Monday, Jan. 15, 1990
An Unpopular Vote
By RICHARD CORLISS
Southern Mississippi University was today declared the 1989 college football champion by a poll of writers for the Dissociated Press. The Golden Eagles, who compiled a poor 5-6 record, earned the title by defeating Florida State in their first game of the season. Florida State later beat Miami, which later beat Notre Dame, which on New Year's Day beat Colorado, the top-rated college team. "If the polls say we're No. 1," exulted a Southern Miss fan, "who's to complain?"
Well, Notre Dame Coach Lou Holtz, for one. Even if, this year, the wire services actually named Miami, not Southern Mississippi, as the best team in college football. Holtz's "Fighting Irish," who were ranked first until a November loss to Miami, had just flogged the new champ, Colorado, in the Orange Bowl. Yet four polls gave top ranking to Miami, which had also lost one game. "You can justify why Miami won it," Holtz said. "What you can't justify is why we didn't." He pointed to the unique toughness of his school's schedule: Notre Dame played eight of the Associated Press's Top 25 teams. Moreover, if Miami took the top slot by beating Notre Dame, surely the Irish should have become the champs when they defeated Colorado.
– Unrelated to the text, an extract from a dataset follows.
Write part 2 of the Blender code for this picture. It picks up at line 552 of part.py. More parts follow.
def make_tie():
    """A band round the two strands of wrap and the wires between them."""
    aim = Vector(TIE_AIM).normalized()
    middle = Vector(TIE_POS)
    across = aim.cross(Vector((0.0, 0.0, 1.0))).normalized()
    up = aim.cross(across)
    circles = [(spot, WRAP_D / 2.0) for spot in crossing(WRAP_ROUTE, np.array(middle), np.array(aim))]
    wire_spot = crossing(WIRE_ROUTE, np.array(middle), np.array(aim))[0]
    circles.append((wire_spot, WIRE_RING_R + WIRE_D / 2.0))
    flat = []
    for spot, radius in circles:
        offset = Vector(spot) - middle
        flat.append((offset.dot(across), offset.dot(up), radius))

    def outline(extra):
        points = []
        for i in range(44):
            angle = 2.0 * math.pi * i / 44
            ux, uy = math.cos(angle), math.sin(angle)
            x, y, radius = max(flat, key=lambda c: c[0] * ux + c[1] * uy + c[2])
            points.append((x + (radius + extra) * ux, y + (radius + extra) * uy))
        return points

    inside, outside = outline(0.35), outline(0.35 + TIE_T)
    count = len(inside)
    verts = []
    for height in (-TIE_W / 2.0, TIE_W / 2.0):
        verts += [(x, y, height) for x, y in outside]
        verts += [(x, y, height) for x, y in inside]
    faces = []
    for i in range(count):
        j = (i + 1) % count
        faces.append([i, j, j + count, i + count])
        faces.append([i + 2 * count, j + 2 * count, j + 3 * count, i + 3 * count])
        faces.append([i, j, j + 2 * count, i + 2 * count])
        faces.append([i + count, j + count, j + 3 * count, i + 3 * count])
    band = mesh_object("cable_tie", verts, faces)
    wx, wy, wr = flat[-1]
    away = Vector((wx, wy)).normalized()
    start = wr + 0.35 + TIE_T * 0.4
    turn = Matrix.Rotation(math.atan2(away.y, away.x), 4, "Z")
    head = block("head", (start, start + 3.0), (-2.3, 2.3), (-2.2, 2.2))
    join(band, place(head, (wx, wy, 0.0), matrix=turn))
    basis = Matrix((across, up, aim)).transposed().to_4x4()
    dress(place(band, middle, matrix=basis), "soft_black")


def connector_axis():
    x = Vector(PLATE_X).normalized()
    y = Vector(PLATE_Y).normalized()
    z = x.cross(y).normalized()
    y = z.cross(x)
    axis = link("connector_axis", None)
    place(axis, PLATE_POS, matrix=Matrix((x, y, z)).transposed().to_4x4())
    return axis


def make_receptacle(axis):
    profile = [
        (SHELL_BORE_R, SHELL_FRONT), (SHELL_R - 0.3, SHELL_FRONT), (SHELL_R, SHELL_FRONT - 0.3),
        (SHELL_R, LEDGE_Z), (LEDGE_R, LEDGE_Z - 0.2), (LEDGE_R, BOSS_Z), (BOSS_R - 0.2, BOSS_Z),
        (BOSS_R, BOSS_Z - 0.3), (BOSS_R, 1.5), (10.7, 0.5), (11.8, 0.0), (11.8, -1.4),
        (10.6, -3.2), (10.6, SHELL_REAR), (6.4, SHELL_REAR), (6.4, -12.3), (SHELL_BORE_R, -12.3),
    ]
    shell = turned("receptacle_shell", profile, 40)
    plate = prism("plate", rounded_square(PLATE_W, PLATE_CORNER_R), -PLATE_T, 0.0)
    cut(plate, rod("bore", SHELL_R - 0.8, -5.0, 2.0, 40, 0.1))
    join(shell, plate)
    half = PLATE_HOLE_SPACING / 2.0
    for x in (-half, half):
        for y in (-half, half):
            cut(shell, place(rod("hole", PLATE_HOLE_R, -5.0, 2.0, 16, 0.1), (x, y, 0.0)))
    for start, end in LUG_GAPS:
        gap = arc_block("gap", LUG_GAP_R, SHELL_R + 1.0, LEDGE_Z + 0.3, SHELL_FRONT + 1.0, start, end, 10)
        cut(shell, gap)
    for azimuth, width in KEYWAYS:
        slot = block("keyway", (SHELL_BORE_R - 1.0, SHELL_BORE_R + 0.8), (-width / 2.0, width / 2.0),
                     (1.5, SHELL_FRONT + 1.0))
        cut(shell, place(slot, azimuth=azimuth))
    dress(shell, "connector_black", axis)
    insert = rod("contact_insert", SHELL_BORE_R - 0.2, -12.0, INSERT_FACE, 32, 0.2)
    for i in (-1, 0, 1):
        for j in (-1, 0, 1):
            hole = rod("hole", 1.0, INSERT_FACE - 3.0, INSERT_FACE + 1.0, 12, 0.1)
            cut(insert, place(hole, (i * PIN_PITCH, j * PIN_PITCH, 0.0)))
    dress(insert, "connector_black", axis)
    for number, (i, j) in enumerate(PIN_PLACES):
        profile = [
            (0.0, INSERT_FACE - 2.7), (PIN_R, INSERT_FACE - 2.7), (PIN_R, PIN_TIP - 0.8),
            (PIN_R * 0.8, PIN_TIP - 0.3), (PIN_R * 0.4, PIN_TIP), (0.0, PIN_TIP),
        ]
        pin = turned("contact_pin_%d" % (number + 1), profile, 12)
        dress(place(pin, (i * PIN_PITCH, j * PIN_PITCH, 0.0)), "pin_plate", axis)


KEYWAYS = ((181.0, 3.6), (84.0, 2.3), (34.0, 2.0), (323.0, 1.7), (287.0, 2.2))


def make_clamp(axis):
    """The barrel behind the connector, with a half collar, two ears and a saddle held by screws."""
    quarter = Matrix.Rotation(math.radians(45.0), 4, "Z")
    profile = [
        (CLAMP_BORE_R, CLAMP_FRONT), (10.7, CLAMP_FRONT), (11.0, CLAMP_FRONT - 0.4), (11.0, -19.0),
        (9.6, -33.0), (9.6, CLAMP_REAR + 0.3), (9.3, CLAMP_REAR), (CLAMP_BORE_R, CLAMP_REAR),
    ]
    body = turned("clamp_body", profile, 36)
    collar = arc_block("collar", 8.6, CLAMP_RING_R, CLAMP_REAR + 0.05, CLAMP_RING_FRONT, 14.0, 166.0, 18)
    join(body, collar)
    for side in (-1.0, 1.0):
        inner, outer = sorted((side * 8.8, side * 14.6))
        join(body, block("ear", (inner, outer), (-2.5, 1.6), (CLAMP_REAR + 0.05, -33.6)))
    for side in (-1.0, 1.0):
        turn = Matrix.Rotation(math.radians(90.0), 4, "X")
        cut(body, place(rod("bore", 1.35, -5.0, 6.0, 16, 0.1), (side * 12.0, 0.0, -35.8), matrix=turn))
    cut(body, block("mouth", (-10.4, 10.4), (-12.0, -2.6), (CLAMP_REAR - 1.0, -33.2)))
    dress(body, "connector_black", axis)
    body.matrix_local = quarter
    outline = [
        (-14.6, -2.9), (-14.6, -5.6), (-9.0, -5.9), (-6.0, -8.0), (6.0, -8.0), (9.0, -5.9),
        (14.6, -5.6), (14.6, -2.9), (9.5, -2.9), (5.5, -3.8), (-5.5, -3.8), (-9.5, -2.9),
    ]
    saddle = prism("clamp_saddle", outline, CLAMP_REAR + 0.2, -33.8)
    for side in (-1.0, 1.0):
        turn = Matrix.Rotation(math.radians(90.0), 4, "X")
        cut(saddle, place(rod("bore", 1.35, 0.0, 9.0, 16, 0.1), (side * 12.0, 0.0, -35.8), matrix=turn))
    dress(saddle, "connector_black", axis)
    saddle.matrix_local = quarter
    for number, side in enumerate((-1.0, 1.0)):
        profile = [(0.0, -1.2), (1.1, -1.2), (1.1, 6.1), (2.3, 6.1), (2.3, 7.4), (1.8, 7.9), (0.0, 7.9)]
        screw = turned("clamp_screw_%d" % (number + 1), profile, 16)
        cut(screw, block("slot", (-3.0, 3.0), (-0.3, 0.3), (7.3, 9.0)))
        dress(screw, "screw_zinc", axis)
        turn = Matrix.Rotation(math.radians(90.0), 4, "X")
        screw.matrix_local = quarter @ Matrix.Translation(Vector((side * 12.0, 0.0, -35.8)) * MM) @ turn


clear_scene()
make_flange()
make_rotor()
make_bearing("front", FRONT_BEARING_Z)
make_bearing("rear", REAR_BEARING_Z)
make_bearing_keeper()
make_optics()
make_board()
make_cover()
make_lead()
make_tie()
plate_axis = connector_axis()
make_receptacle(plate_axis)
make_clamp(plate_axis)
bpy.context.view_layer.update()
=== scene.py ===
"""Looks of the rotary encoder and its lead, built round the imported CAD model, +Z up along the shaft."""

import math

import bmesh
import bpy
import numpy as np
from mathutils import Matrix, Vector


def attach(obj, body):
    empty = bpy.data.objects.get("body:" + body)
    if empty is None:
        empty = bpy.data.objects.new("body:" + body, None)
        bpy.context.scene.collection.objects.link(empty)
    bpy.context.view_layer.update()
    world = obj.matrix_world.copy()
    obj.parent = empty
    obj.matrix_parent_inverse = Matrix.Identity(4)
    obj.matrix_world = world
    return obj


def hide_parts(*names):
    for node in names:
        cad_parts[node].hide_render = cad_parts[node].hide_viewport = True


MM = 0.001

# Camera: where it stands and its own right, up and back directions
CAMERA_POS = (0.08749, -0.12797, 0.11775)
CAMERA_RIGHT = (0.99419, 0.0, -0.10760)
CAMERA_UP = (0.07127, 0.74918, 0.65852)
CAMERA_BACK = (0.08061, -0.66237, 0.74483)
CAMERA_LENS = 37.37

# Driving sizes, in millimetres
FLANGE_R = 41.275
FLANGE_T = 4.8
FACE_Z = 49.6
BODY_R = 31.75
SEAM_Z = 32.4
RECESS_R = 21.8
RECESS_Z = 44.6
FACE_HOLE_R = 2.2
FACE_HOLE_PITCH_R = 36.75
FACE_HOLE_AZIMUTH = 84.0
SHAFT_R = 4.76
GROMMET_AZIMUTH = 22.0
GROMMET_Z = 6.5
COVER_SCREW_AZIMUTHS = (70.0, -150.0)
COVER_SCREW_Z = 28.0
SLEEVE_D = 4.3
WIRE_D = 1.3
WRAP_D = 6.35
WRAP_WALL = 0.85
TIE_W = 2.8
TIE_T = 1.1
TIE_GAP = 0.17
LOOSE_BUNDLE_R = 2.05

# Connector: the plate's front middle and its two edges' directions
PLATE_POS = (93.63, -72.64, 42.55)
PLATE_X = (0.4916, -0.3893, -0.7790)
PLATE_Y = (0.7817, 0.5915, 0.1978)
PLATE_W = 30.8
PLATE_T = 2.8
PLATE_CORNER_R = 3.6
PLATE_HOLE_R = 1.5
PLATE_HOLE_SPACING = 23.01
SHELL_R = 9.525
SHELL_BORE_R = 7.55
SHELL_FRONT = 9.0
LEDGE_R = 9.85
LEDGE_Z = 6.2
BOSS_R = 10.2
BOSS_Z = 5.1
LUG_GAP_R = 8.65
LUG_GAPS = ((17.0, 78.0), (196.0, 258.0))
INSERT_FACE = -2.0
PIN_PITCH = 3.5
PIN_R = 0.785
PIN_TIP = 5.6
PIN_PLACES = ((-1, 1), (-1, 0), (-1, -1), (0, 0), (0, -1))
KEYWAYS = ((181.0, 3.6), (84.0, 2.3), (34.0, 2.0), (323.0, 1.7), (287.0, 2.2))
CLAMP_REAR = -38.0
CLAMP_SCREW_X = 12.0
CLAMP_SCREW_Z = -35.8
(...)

In a sport where 106 Division 1-A colleges play a dozen or fewer games each season -- and in a system without an organized play-off structure -- controversy is bound to boil. If the national champ were determined by popular vote, Notre Dame would have won this year. Twice as many viewers tuned in to the Orange Bowl as to the Sugar Bowl, in which Miami defeated Alabama. An ABC phone-in vote for the top team, taken during the Sugar Bowl, rang up a 52% Notre Dame landslide.
But fans need not apply here. The college football title, like Miss America or the Oscars, is chosen by "experts." The 60 A.P. voters represent such influential journals as Pennsylvania's Tarentum Valley News Dispatch, Oklahoma's Enid News & Eagle and the Moscow Idahonian-Daily News, but no papers based in New York City or Los Angeles. The U.P.I. board comprises 50 college coaches, but its membership also borders on the capricious. Tim Rose of minor Miami (Ohio) is a voter; Dennis Erickson of major Miami (Fla.) is not.
When one team goes undefeated, as Colorado would have if it had beaten Notre Dame, the polls stoke little debate. But when several schools can claim the top spot, the murmur begins for a national play-off of the four or eight best teams. "The championship should be decided on the field," says Mike Francesa, sports swami for CBS and WFAN radio, who favors a play-off. "But we'll never do away with the bowls. They produce a phenomenal amount of money for the teams."
Bowling for dollars is indeed big business. Notre Dame and Colorado each picked up $4.1 million at the Orange Bowl. The Big Ten and Pac-10 conferences earned $5.5 each at the Rose Bowl. A play-off would mean even more money, but for only a few teams. Two years ago, Division I schools voted 98-13 against the idea.
For now, Holtz can take solace in the notion that the college football season is enriched, not impoverished, by ending with an imaginary championship played in the mind of every partisan fan. Or he can follow the Southern Miss theory to its happy conclusion. Let's see: Southern Miss was beaten by Southwest Louisiana, which was defeated by Tulane, which was defeated by Virginia Tech, which was beaten by Virginia, which, in its first game of the season, was defeated by . . . Notre Dame.